## Requirement
Print all entries word for word.

## Records shown
----------
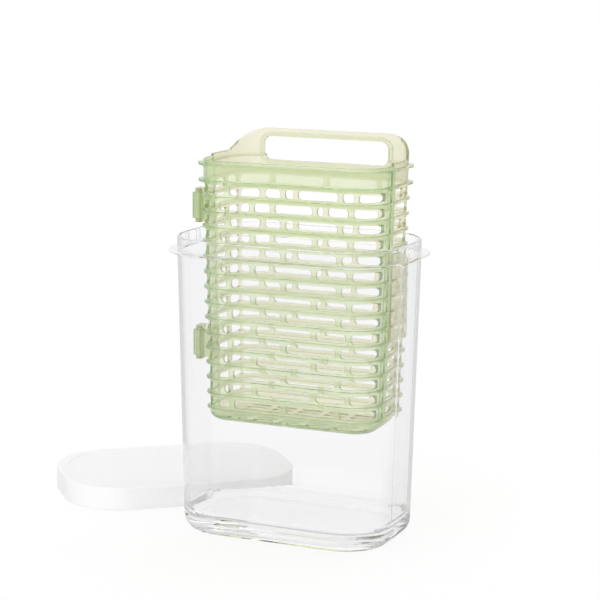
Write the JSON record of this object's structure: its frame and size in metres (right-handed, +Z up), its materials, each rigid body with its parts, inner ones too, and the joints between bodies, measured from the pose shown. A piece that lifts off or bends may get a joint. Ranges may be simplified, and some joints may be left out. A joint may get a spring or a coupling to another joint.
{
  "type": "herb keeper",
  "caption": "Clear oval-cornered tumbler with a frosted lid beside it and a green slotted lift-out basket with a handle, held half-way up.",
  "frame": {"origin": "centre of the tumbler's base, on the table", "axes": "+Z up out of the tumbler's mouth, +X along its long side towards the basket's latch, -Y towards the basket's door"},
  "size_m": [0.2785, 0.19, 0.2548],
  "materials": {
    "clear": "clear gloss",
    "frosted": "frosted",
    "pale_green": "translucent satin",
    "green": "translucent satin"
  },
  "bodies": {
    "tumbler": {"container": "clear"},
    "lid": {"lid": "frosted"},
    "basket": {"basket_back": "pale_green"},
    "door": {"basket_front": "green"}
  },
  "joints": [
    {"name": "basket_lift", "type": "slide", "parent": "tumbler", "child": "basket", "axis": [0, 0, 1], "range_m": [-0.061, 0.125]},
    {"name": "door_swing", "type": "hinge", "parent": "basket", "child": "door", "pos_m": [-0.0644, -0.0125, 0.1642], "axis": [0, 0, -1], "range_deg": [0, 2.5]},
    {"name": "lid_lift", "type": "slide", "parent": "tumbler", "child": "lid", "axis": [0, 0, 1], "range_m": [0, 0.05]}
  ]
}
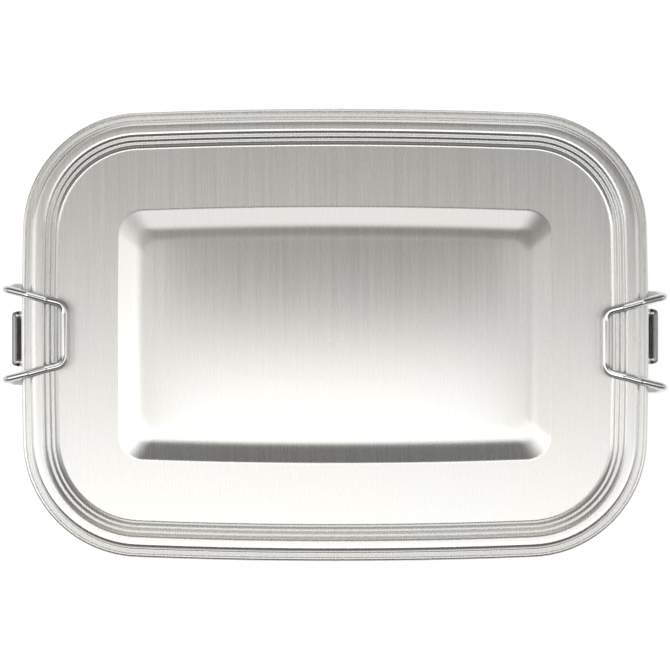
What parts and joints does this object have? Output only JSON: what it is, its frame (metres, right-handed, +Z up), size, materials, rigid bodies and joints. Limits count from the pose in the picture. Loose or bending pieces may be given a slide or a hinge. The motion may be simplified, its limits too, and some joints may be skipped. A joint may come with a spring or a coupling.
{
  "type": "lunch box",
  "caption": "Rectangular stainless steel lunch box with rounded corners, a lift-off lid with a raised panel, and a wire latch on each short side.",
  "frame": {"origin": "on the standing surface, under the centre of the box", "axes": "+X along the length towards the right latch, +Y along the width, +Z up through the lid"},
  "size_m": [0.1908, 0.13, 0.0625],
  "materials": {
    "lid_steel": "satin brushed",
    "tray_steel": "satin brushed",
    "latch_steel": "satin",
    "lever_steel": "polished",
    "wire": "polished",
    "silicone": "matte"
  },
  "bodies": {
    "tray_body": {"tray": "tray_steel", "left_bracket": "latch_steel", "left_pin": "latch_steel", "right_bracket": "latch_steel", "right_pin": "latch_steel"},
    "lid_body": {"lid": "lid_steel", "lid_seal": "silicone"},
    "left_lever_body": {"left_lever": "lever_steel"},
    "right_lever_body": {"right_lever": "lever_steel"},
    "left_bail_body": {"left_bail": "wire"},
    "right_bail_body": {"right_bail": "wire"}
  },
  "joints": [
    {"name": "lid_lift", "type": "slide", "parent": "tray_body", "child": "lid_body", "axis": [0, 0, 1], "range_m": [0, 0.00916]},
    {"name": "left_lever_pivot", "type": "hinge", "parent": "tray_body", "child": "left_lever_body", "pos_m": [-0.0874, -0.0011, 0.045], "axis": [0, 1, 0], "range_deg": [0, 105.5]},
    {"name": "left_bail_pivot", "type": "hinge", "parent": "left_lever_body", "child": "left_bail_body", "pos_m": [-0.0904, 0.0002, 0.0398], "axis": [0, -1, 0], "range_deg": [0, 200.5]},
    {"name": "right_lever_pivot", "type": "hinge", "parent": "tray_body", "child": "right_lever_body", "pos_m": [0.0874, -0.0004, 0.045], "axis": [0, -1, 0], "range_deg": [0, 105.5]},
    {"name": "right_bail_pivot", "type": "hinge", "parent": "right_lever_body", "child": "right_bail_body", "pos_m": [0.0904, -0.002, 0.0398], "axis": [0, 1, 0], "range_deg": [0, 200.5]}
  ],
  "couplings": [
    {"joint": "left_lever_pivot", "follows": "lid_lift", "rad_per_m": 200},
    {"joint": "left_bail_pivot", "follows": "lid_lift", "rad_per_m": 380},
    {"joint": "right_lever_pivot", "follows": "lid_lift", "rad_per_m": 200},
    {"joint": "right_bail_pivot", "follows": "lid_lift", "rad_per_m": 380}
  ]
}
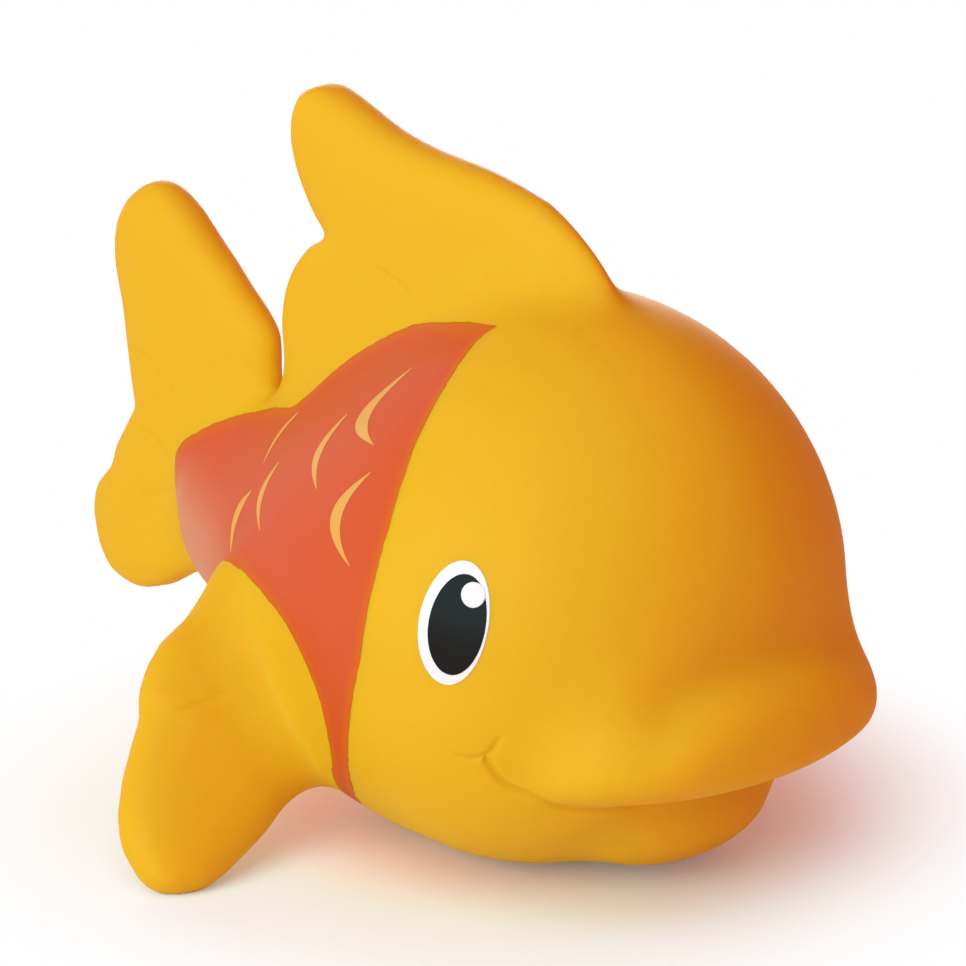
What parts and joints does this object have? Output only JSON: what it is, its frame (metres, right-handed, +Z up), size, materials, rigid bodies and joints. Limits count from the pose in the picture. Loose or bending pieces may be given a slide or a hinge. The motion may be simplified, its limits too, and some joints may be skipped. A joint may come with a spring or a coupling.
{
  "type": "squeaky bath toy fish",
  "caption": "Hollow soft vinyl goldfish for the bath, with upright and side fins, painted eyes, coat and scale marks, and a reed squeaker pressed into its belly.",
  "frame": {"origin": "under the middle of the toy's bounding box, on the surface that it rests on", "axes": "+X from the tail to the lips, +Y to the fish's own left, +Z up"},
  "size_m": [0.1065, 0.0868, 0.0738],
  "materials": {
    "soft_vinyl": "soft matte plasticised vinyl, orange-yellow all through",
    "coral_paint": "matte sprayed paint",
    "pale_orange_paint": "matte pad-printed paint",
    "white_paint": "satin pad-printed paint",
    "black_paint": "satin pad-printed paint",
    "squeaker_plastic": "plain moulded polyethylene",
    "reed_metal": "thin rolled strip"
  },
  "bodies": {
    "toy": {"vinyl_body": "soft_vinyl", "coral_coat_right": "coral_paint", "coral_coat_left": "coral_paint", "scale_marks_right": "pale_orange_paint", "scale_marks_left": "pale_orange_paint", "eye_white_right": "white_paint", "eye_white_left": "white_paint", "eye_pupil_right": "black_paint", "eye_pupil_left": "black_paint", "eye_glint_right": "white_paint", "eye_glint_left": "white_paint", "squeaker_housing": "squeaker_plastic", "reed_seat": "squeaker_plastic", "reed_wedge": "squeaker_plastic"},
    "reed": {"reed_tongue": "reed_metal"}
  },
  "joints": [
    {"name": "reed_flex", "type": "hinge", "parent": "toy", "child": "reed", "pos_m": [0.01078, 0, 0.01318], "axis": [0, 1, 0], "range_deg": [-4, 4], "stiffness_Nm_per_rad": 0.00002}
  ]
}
----------
## Response to the exercise
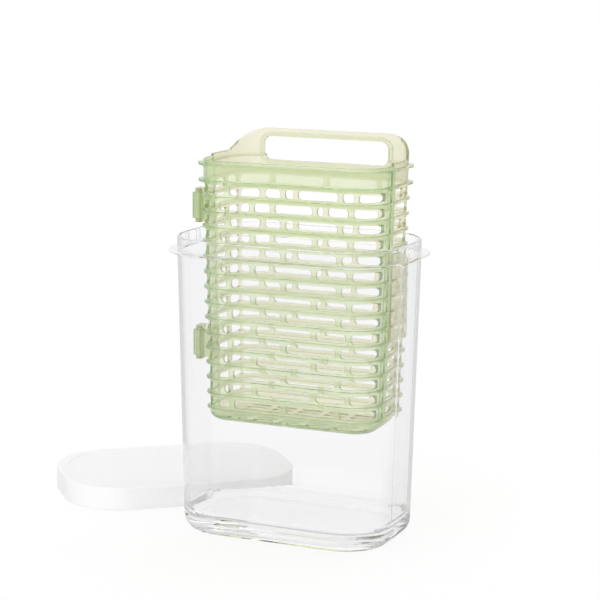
Write the JSON record of this object's structure: its frame and size in metres (right-handed, +Z up), its materials, each rigid body with its parts, inner ones too, and the joints between bodies, measured from the pose shown. A piece that lifts off or bends may get a joint. Ranges may be simplified, and some joints may be left out. A joint may get a spring or a coupling to another joint.
{
  "type": "herb keeper",
  "caption": "Clear oval-cornered tumbler with a frosted lid beside it and a green slotted lift-out basket with a handle, held half-way up.",
  "frame": {"origin": "centre of the tumbler's base, on the table", "axes": "+Z up out of the tumbler's mouth, +X along its long side towards the basket's latch, -Y towards the basket's door"},
  "size_m": [0.2785, 0.19, 0.2548],
  "materials": {
    "clear": "clear gloss",
    "frosted": "frosted",
    "pale_green": "translucent satin",
    "green": "translucent satin"
  },
  "bodies": {
    "tumbler": {"container": "clear"},
    "lid": {"lid": "frosted"},
    "basket": {"basket_back": "pale_green"},
    "door": {"basket_front": "green"}
  },
  "joints": [
    {"name": "basket_lift", "type": "slide", "parent": "tumbler", "child": "basket", "axis": [0, 0, 1], "range_m": [-0.061, 0.125]},
    {"name": "door_swing", "type": "hinge", "parent": "basket", "child": "door", "pos_m": [-0.0644, -0.0125, 0.1642], "axis": [0, 0, -1], "range_deg": [0, 2.5]},
    {"name": "lid_lift", "type": "slide", "parent": "tumbler", "child": "lid", "axis": [0, 0, 1], "range_m": [0, 0.05]}
  ]
}
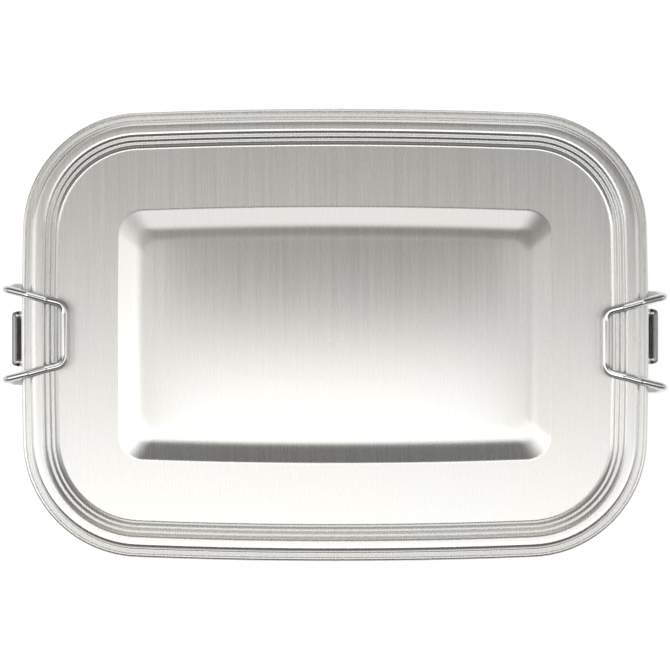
What parts and joints does this object have? Output only JSON: what it is, its frame (metres, right-handed, +Z up), size, materials, rigid bodies and joints. Limits count from the pose in the picture. Loose or bending pieces may be given a slide or a hinge. The motion may be simplified, its limits too, and some joints may be skipped. A joint may come with a spring or a coupling.
{
  "type": "lunch box",
  "caption": "Rectangular stainless steel lunch box with rounded corners, a lift-off lid with a raised panel, and a wire latch on each short side.",
  "frame": {"origin": "on the standing surface, under the centre of the box", "axes": "+X along the length towards the right latch, +Y along the width, +Z up through the lid"},
  "size_m": [0.1908, 0.13, 0.0625],
  "materials": {
    "lid_steel": "satin brushed",
    "tray_steel": "satin brushed",
    "latch_steel": "satin",
    "lever_steel": "polished",
    "wire": "polished",
    "silicone": "matte"
  },
  "bodies": {
    "tray_body": {"tray": "tray_steel", "left_bracket": "latch_steel", "left_pin": "latch_steel", "right_bracket": "latch_steel", "right_pin": "latch_steel"},
    "lid_body": {"lid": "lid_steel", "lid_seal": "silicone"},
    "left_lever_body": {"left_lever": "lever_steel"},
    "right_lever_body": {"right_lever": "lever_steel"},
    "left_bail_body": {"left_bail": "wire"},
    "right_bail_body": {"right_bail": "wire"}
  },
  "joints": [
    {"name": "lid_lift", "type": "slide", "parent": "tray_body", "child": "lid_body", "axis": [0, 0, 1], "range_m": [0, 0.00916]},
    {"name": "left_lever_pivot", "type": "hinge", "parent": "tray_body", "child": "left_lever_body", "pos_m": [-0.0874, -0.0011, 0.045], "axis": [0, 1, 0], "range_deg": [0, 105.5]},
    {"name": "left_bail_pivot", "type": "hinge", "parent": "left_lever_body", "child": "left_bail_body", "pos_m": [-0.0904, 0.0002, 0.0398], "axis": [0, -1, 0], "range_deg": [0, 200.5]},
    {"name": "right_lever_pivot", "type": "hinge", "parent": "tray_body", "child": "right_lever_body", "pos_m": [0.0874, -0.0004, 0.045], "axis": [0, -1, 0], "range_deg": [0, 105.5]},
    {"name": "right_bail_pivot", "type": "hinge", "parent": "right_lever_body", "child": "right_bail_body", "pos_m": [0.0904, -0.002, 0.0398], "axis": [0, 1, 0], "range_deg": [0, 200.5]}
  ],
  "couplings": [
    {"joint": "left_lever_pivot", "follows": "lid_lift", "rad_per_m": 200},
    {"joint": "left_bail_pivot", "follows": "lid_lift", "rad_per_m": 380},
    {"joint": "right_lever_pivot", "follows": "lid_lift", "rad_per_m": 200},
    {"joint": "right_bail_pivot", "follows": "lid_lift", "rad_per_m": 380}
  ]
}
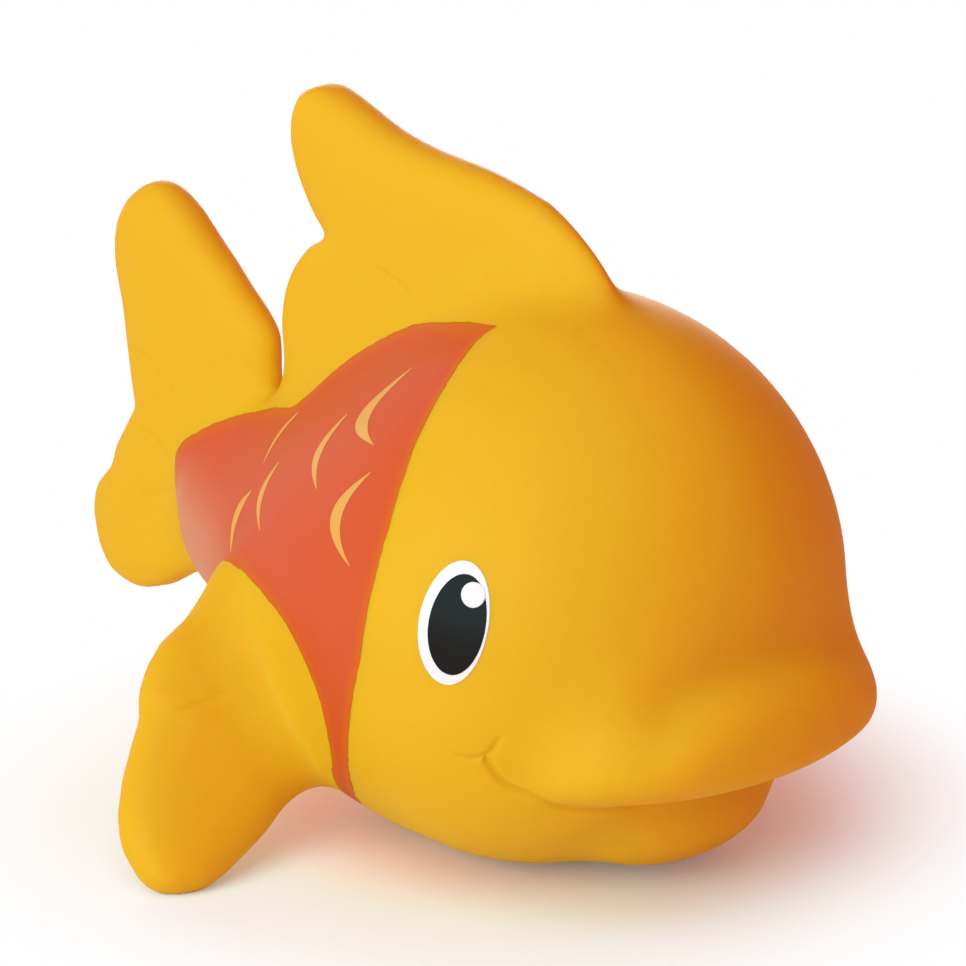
What parts and joints does this object have? Output only JSON: what it is, its frame (metres, right-handed, +Z up), size, materials, rigid bodies and joints. Limits count from the pose in the picture. Loose or bending pieces may be given a slide or a hinge. The motion may be simplified, its limits too, and some joints may be skipped. A joint may come with a spring or a coupling.
{
  "type": "squeaky bath toy fish",
  "caption": "Hollow soft vinyl goldfish for the bath, with upright and side fins, painted eyes, coat and scale marks, and a reed squeaker pressed into its belly.",
  "frame": {"origin": "under the middle of the toy's bounding box, on the surface that it rests on", "axes": "+X from the tail to the lips, +Y to the fish's own left, +Z up"},
  "size_m": [0.1065, 0.0868, 0.0738],
  "materials": {
    "soft_vinyl": "soft matte plasticised vinyl, orange-yellow all through",
    "coral_paint": "matte sprayed paint",
    "pale_orange_paint": "matte pad-printed paint",
    "white_paint": "satin pad-printed paint",
    "black_paint": "satin pad-printed paint",
    "squeaker_plastic": "plain moulded polyethylene",
    "reed_metal": "thin rolled strip"
  },
  "bodies": {
    "toy": {"vinyl_body": "soft_vinyl", "coral_coat_right": "coral_paint", "coral_coat_left": "coral_paint", "scale_marks_right": "pale_orange_paint", "scale_marks_left": "pale_orange_paint", "eye_white_right": "white_paint", "eye_white_left": "white_paint", "eye_pupil_right": "black_paint", "eye_pupil_left": "black_paint", "eye_glint_right": "white_paint", "eye_glint_left": "white_paint", "squeaker_housing": "squeaker_plastic", "reed_seat": "squeaker_plastic", "reed_wedge": "squeaker_plastic"},
    "reed": {"reed_tongue": "reed_metal"}
  },
  "joints": [
    {"name": "reed_flex", "type": "hinge", "parent": "toy", "child": "reed", "pos_m": [0.01078, 0, 0.01318], "axis": [0, 1, 0], "range_deg": [-4, 4], "stiffness_Nm_per_rad": 0.00002}
  ]
}